Question

If ABC and XYZ are two similar triangles and \(\angle A = 75^\circ\) and \(\angle Y = 57^\circ\), then the value of \(\angle C\) will be

• A. \( 58^\circ \)
• B. \( 48^\circ \)
• C. \( 45^\circ \)
• D. \( 54^\circ \)

Hint:

Pay close attention to the order of vertices in the similarity statement (\(\triangle ABC \sim \triangle XYZ\)). It tells you exactly which angles and sides correspond. A corresponds to X, B to Y, and C to Z. Misinterpreting this correspondence is a common error.

Answer 1

The Correct Option is B

Step 1: Understanding the Concept:
The problem is based on the properties of similar triangles. When two triangles are similar, their corresponding angles are equal.
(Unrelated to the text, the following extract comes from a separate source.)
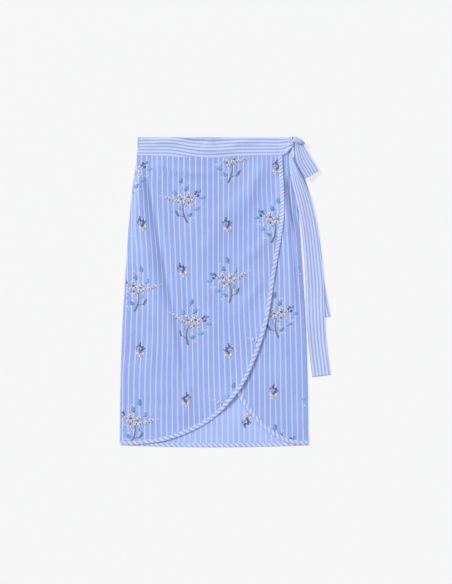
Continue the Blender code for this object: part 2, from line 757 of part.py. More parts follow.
def main():
    for obj in list(bpy.data.objects):
        bpy.data.objects.remove(obj)
    skirt = bpy.data.collections.new("wrap_skirt")
    bpy.context.scene.collection.children.link(skirt)
    wide = plain_cloth("striped_cloth", STRIPED_BLUE)
    narrow = plain_cloth("narrow_striped_cloth", PALE_STRIPE)

    binding("back_hem_binding", back_panel(wide, skirt), narrow, skirt)
    underlap = UNDERLAP_EDGE, 1, underlap_lie, UNDERLAP_COLUMNS, UNDERLAP_ROWS
    binding("underlap_binding", front_panel("underlap", *underlap, wide, skirt), narrow, skirt)
    overlap = OVERLAP_EDGE, -1, overlap_lie, OVERLAP_COLUMNS, OVERLAP_ROWS
    binding("overlap_binding", front_panel("overlap", *overlap, wide, skirt), narrow, skirt)

    short_tail = Tie(SHORT_TAIL, TAIL_STEPS, TAIL_TAUTNESS, [skirt_top])
    long_tail = Tie(LONG_TAIL, TAIL_STEPS, TAIL_TAUTNESS, [skirt_top, short_tail.top])
    beneath = [skirt_top, short_tail.top, long_tail.top]
    loop = Tie(BOW_LOOP, LOOP_STEPS, LOOP_TAUTNESS, beneath)
    flat_band("waistband_back", -TOP_HALF_WIDTH, back_band_lie, narrow, skirt)
    flat_band("waistband_under", UNDERLAP_EDGE[0].x, under_band_lie, narrow, skirt)
    front_band([short_tail.top, long_tail.top], narrow, skirt)
    tail("tie_tail_short", short_tail, narrow, skirt)
    tail("tie_tail_long", long_tail, narrow, skirt)
    bow_loop(loop, narrow, skirt)
    knot_turn(narrow, skirt)
    centre_on_origin(skirt.objects)


main()
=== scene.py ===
"""Wrap skirt laid flat, its sash tied in a half bow at the end of the waistband.

Metres, +Z up. Every piece is worked out from the middle of the hem, as the solids are, and then
moved to where the frame has it. A panel is a thin shell whose face follows the top of its solid,
and each binding, flower and stitch is made from the points of the panel that it lies on.
"""

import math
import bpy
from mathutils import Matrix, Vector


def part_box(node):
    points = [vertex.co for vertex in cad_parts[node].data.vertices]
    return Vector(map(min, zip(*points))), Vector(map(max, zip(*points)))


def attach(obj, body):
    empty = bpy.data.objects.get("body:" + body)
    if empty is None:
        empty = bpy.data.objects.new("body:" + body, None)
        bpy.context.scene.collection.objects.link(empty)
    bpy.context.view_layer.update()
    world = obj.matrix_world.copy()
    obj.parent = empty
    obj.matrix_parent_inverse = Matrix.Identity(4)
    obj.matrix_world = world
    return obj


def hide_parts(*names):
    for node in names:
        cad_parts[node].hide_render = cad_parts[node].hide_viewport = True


bl_info = {
    "name": "Wrap skirt",
    "version": (1, 0, 0),
    "blender": (4, 5, 0),
    "location": "View3D > Sidebar > Wrap skirt",
    "description": "Dresses the solids of a wrap skirt in striped, embroidered cotton",
    "category": "Object",
}

from typing import NamedTuple

import bmesh
import bpy
import numpy as np
from mathutils import Matrix, Vector

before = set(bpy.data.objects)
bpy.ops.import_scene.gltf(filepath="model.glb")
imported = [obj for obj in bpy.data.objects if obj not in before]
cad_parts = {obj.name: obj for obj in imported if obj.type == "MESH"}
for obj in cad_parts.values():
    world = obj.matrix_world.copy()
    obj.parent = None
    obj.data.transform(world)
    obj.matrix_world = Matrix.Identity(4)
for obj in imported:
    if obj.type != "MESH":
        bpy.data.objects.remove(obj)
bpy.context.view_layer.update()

# Where the frame has the middle of the hem
BACK_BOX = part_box("back_panel")
HEM_MIDDLE = Vector(((BACK_BOX[0].x + BACK_BOX[1].x) / 2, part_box("back_hem_binding")[0].y, 0))

# Cloth
CLOTH = 0.0012
BAND_CLOTH = 0.0016
SEAM_GAP = 0.0003
BINDING_WIDTH = 0.01
BINDING_WALL = 0.0004
TUBE_WALL = 0.0002

# Outline of the skirt, measured from the middle of the hem
WAIST_TOP = 0.75
WAIST_SEAM = 0.7065
WAIST_SEAM_SAG = 0.006
HALF_HEM = 0.2283
HEM_RISE = 0.0055
TOP_HALF_WIDTH = 0.187

# Heights at which the layers lie: a front panel on the back panel, the underlap on the back's
# binding, the overlap on the underlap's binding, and the overlap past that binding
SIDE_LIE = CLOTH + SEAM_GAP
UNDERLAP_LIE = 2 * (CLOTH + SEAM_GAP)
OVERLAP_LIE = UNDERLAP_LIE + 2 * (CLOTH + SEAM_GAP)
SETTLED_LIE = UNDERLAP_LIE + BAND_CLOTH + SEAM_GAP
BAND_DROP = (BAND_CLOTH - CLOTH) / 2
BACK_FACE = 0.001
SIDE_ROLL = 0.018
HEM_CLEARANCE = 0.014
HEM_ROLL = 0.04
WAIST_ROLL = 0.12
LIFT_RUN = 0.11
SIDE_TURN = 0.0015
SEAM_TUCK = 0.0022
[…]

The sum of angles in any triangle is always 180°.
Step 2: Key Formula or Approach:
1. For similar triangles \(\triangle ABC \sim \triangle XYZ\), we have \(\angle A = \angle X\), \(\angle B = \angle Y\), and \(\angle C = \angle Z\).
2. The sum of angles in \(\triangle ABC\) is \(\angle A + \angle B + \angle C = 180^\circ\).
Step 3: Detailed Explanation:
We are given that \(\triangle ABC\) is similar to \(\triangle XYZ\).
This means their corresponding angles are equal.
\[ \angle A = \angle X \] \[ \angle B = \angle Y \] \[ \angle C = \angle Z \] We are given the values:
\[ \angle A = 75^\circ \] \[ \angle Y = 57^\circ \] From the property of similar triangles, we know that \(\angle B = \angle Y\).
Therefore, \(\angle B = 57^\circ\).
Now, consider \(\triangle ABC\). The sum of its angles must be 180°.
\[ \angle A + \angle B + \angle C = 180^\circ \] Substitute the known values of \(\angle A\) and \(\angle B\):
\[ 75^\circ + 57^\circ + \angle C = 180^\circ \] \[ 132^\circ + \angle C = 180^\circ \] Subtract 132° from both sides to find \(\angle C\):
\[ \angle C = 180^\circ - 132^\circ \] \[ \angle C = 48^\circ \] Step 4: Final Answer:
The value of \(\angle C\) is \( 48^\circ \).